### INFORMATION PROVIDED:
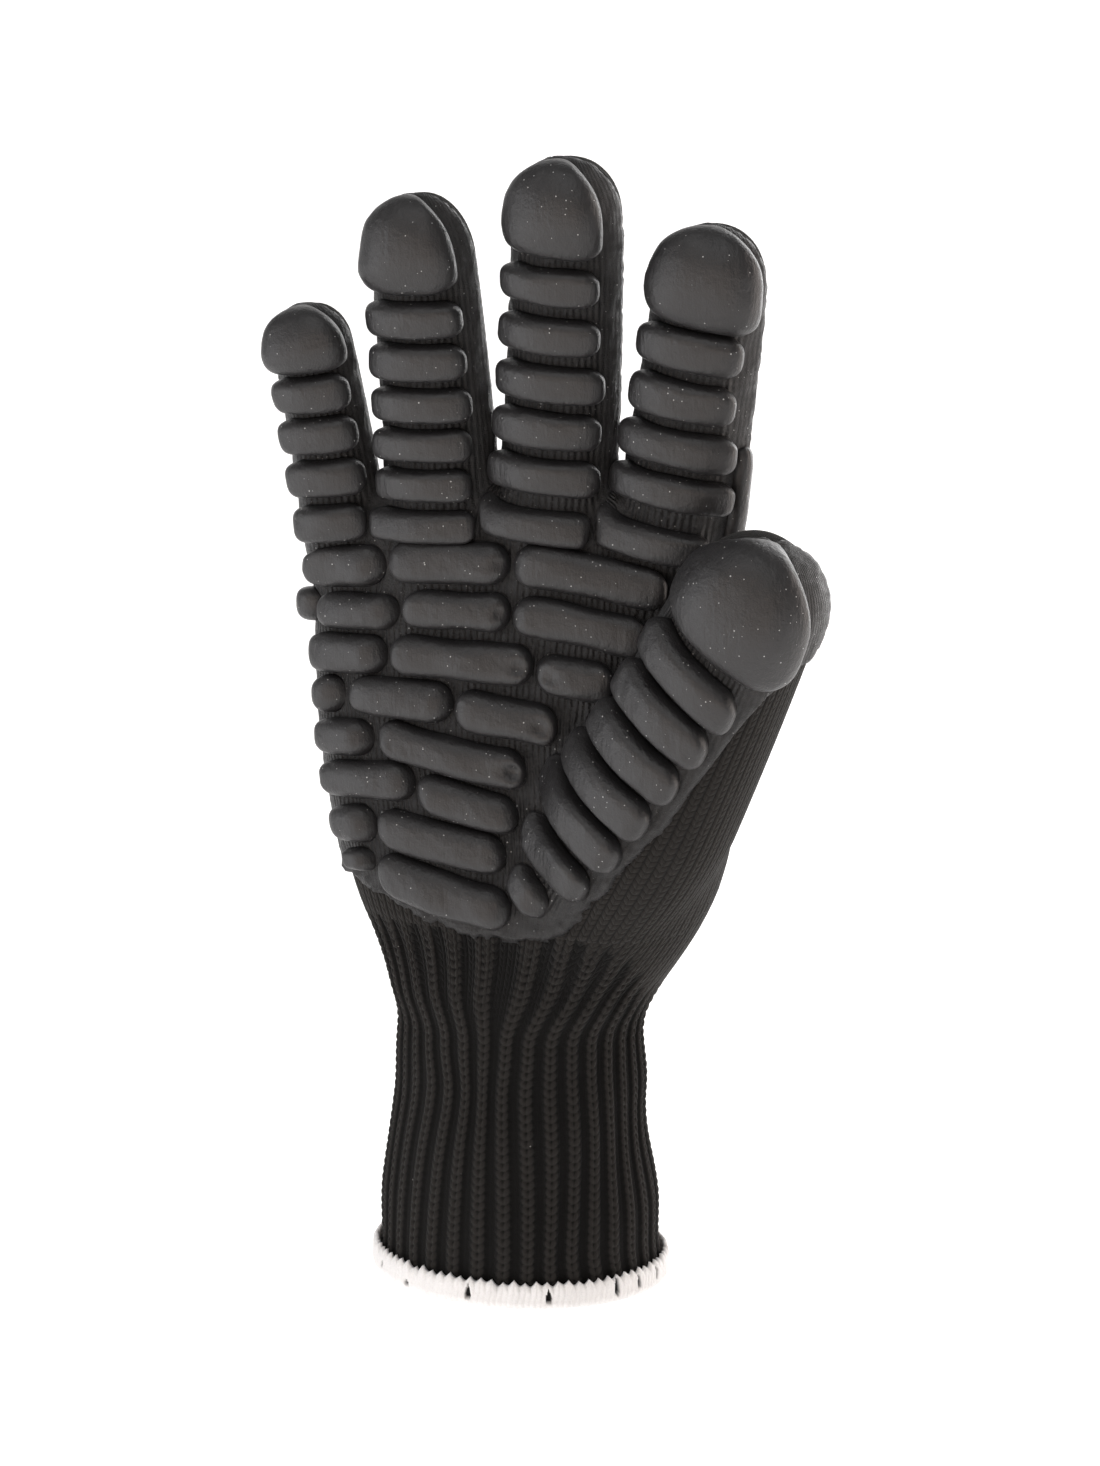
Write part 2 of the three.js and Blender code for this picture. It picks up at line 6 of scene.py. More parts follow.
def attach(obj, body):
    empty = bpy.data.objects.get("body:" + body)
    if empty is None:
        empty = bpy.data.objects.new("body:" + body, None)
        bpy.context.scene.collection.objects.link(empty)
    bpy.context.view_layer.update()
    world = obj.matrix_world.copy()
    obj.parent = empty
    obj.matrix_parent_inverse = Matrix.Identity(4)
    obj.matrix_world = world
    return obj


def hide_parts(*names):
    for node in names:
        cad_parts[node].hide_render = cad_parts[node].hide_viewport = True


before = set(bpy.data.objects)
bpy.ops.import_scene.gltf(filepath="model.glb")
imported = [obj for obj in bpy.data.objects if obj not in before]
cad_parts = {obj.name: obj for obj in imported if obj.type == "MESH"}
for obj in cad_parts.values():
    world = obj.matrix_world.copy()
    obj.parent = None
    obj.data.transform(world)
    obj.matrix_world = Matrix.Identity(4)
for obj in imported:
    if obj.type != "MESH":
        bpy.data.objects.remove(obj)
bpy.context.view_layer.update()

# Camera: it looks at the palm from a little above and from the thumb's side, with the long lens
# of a product photograph, and takes in the whole glove with a margin all round.
azimuth = np.radians(16)
elevation = np.radians(12)
target = Vector((0.0076, 0, 0.134))
distance = 0.7
right = Vector((np.cos(azimuth), np.sin(azimuth), 0))
towards = Vector((right.y * np.cos(elevation), -right.x * np.cos(elevation), np.sin(elevation)))
above = towards.cross(right)
lens = bpy.data.cameras.new("camera")
lens.sensor_fit = "VERTICAL"
lens.sensor_height = 36
lens.lens = 72.54
lens.clip_end = 20
camera = bpy.data.objects.new("camera", lens)
camera.matrix_world = Matrix((right, above, towards)).transposed().to_4x4()
camera.matrix_world.translation = target + towards * distance
bpy.context.scene.collection.objects.link(camera)
bpy.context.scene.camera = camera

# Knitted hand: one seamless piece of plain knitting in black yarn, which holds the four fingers, the
# thumb and the palm. It is knitted on from the cuff, and its wales run on into each finger.
mm = 0.001
hand_wall = 1.8
cuff_length = 62
wrist_width, wrist_depth = 61, 42
palm_length, palm_width, palm_depth = 120, 101, 23
knuckle_crown = 12
finger_square, hand_square = 2.2, 2.5
wale, course = 2.5, 1.75
fillet = 1.4
thumb_reach, ball_reach = 7, 13
skin_cell = 1.35
hand_start = 27.5
jersey_from, jersey_full = 66, 88


def sines(points, wavelength, seed):
    """Smooth noise of unit strength: sine waves of one wavelength in twelve random directions, added."""
    rng = np.random.default_rng(seed)
    waves = rng.normal(size=(12, 3))
    waves *= 2 * np.pi / wavelength / np.linalg.norm(waves, axis=1, keepdims=True)
    phase = rng.uniform(0, 2 * np.pi, 12)
    return np.sin(points @ waves.T + phase).sum(-1) * np.sqrt(2 / 12)


def soft_step(value):
    """An even rise from 0 to 1, level at both ends: three times the square less two times the cube."""
    value = np.clip(value, 0, 1)
    return value * value * (3 - 2 * value)


def power(value, exponent):
    """The exponent is applied to the size of the value, and its sign is kept."""
    return np.sign(value) * np.abs(value) ** exponent


def round_angle(across, square):
    """Angle of a place round a section: 0 is the middle of the palm side, 1 and -1 are the two edges."""
    size = np.abs(across)
    quarter = np.arcsin(np.where(size > 1, 2 - size, size) ** (square / 2))
    return np.sign(across) * np.where(size > 1, np.pi - quarter, quarter)


class Limb:
    """A finger or the thumb: a superellipse carried along an arc that bends towards the palm.

    The size falls evenly from root to tip, the root swells out of a narrower end over its neck, and
    past the straight part the section shrinks with the cosine of the turn, which closes the crown.

    side, up, fore: the root's place, as shares of the palm; deep: depth as a share of the width;
    slim: the tip's size as a share of the root's; crown: the dome's height as a share of the width;
    lean, tilt, curl, roll: degrees; neck, pinch: how long and how narrow the root is; start: its foot."""

    def __init__(self, length, width, side, up, fore, deep, slim, crown, lean, tilt, curl, roll, neck, pinch,
                 start):
        lean, tilt, roll = np.radians([lean, tilt, roll])
        palmar = np.array([-np.sin(lean) * np.sin(tilt), -np.cos(tilt), -np.cos(lean) * np.sin(tilt)])
        sideways = np.array([np.cos(lean), 0, -np.sin(lean)])
        self.along = np.array([np.sin(lean) * np.cos(tilt), -np.sin(tilt), np.cos(lean) * np.cos(tilt)])
        self.palmar = palmar * np.cos(roll) + sideways * np.sin(roll)
        self.sideways = sideways * np.cos(roll) - palmar * np.sin(roll)
        foot = cuff_length + up * palm_length
        self.root = np.array([side * palm_width / 2, -fore * palm_depth / 2, foot])
        self.radius = length / np.radians(curl)
        self.length, self.width, self.deep, self.slim = length, width, deep, slim
        self.neck, self.pinch, self.start = neck, pinch, start
        self.dome = crown * width
        self.straight = length - self.dome
        self.square = finger_square
        self.wales = round(np.pi * width * (1 + deep) / 2 * (1 + slim) / 2 / wale)

    def end(self, height):
        return self.straight + (self.dome + height) * np.pi / 2

    def sizes(self, middle):
        share = middle / self.length
        swell = np.sin(np.clip(share / self.neck, 0, 1) * np.pi / 2)
        taper = (1 + (self.slim - 1) * share) * (self.pinch + (1 - self.pinch) * swell)
        return self.width / 2 * taper, self.width * self.deep / 2 * taper

    def point(self, place, angle, height):
        """The point at a place up the palm side, at an angle round it, at a height above the knit."""
        reach = self.dome + height
        turn = np.clip((place - self.straight) / reach, 0, np.pi / 2)
        middle = np.where(place < self.straight, place, self.straight + reach * np.sin(turn))
        shrink = np.cos(turn) ** 0.92
        bent = middle / self.radius
        wide, deep = self.sizes(middle)
        side = shrink * (wide + height) * power(np.sin(angle), 2 / self.square)
        front = shrink * (deep + height) * power(np.cos(angle), 2 / self.square)
        fore = (1 - np.cos(bent)) * self.radius + front * np.cos(bent)
        rise = np.sin(bent) * self.radius - front * np.sin(bent)
        parts = (rise, self.along), (fore, self.palmar), (side, self.sideways)
        return self.root + sum(np.asarray(size)[..., None] * axis for size, axis in parts)

    def place(self, points):
        """The way back: how far along the limb a point lies, how far to its side and to its front."""
        away = points - self.root
        rise, fore, side = away @ self.along, away @ self.palmar, away @ self.sideways
        bent = np.arctan2(rise, self.radius - fore)
        return bent * self.radius, side, self.radius - np.hypot(rise, self.radius - fore)

    def outside(self, points):
        """Rough distance outside the limb along the ray from its middle line, more below the root."""
        middle, side, front = self.place(points)
        wide, deep = self.sizes(np.clip(middle, 0, self.length))
        ring = np.abs(side / wide) ** self.square + np.abs(front / deep) ** self.square
        ring = ring ** (1 / self.square)
        over = np.maximum(middle - self.straight, 0)
        full = np.sqrt(ring ** (2 / 0.92) + (over / self.dome) ** 2)
        ray = np.sqrt(side**2 + front**2 + over**2)
        return ray * (1 - 1 / np.maximum(full, 0.001)) + np.maximum(self.start - middle, 0) ** 2 / 20

    def stitch(self, points):
        """Wales counted round the limb from the middle of its back, and courses counted up it."""
        middle, side, front = self.place(points)
        wide, deep = self.sizes(np.clip(middle, 0, self.length))
        turns = np.arctan2(side / wide, -front / deep) / (2 * np.pi)
        return np.stack([turns * self.wales, middle / course], -1)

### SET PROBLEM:
Retype exactly the lines above, from the one with "imported = [obj" through the one with "return np.sin(points @", inclusive.

### ANSWER TO THIS PROBLEM:
imported = [obj for obj in bpy.data.objects if obj not in before]
cad_parts = {obj.name: obj for obj in imported if obj.type == "MESH"}
for obj in cad_parts.values():
    world = obj.matrix_world.copy()
    obj.parent = None
    obj.data.transform(world)
    obj.matrix_world = Matrix.Identity(4)
for obj in imported:
    if obj.type != "MESH":
        bpy.data.objects.remove(obj)
bpy.context.view_layer.update()

# Camera: it looks at the palm from a little above and from the thumb's side, with the long lens
# of a product photograph, and takes in the whole glove with a margin all round.
azimuth = np.radians(16)
elevation = np.radians(12)
target = Vector((0.0076, 0, 0.134))
distance = 0.7
right = Vector((np.cos(azimuth), np.sin(azimuth), 0))
towards = Vector((right.y * np.cos(elevation), -right.x * np.cos(elevation), np.sin(elevation)))
above = towards.cross(right)
lens = bpy.data.cameras.new("camera")
lens.sensor_fit = "VERTICAL"
lens.sensor_height = 36
lens.lens = 72.54
lens.clip_end = 20
camera = bpy.data.objects.new("camera", lens)
camera.matrix_world = Matrix((right, above, towards)).transposed().to_4x4()
camera.matrix_world.translation = target + towards * distance
bpy.context.scene.collection.objects.link(camera)
bpy.context.scene.camera = camera

# Knitted hand: one seamless piece of plain knitting in black yarn, which holds the four fingers, the
# thumb and the palm. It is knitted on from the cuff, and its wales run on into each finger.
mm = 0.001
hand_wall = 1.8
cuff_length = 62
wrist_width, wrist_depth = 61, 42
palm_length, palm_width, palm_depth = 120, 101, 23
knuckle_crown = 12
finger_square, hand_square = 2.2, 2.5
wale, course = 2.5, 1.75
fillet = 1.4
thumb_reach, ball_reach = 7, 13
skin_cell = 1.35
hand_start = 27.5
jersey_from, jersey_full = 66, 88


def sines(points, wavelength, seed):
    """Smooth noise of unit strength: sine waves of one wavelength in twelve random directions, added."""
    rng = np.random.default_rng(seed)
    waves = rng.normal(size=(12, 3))
    waves *= 2 * np.pi / wavelength / np.linalg.norm(waves, axis=1, keepdims=True)
    phase = rng.uniform(0, 2 * np.pi, 12)
    return np.sin(points @ waves.T + phase).sum(-1) * np.sqrt(2 / 12)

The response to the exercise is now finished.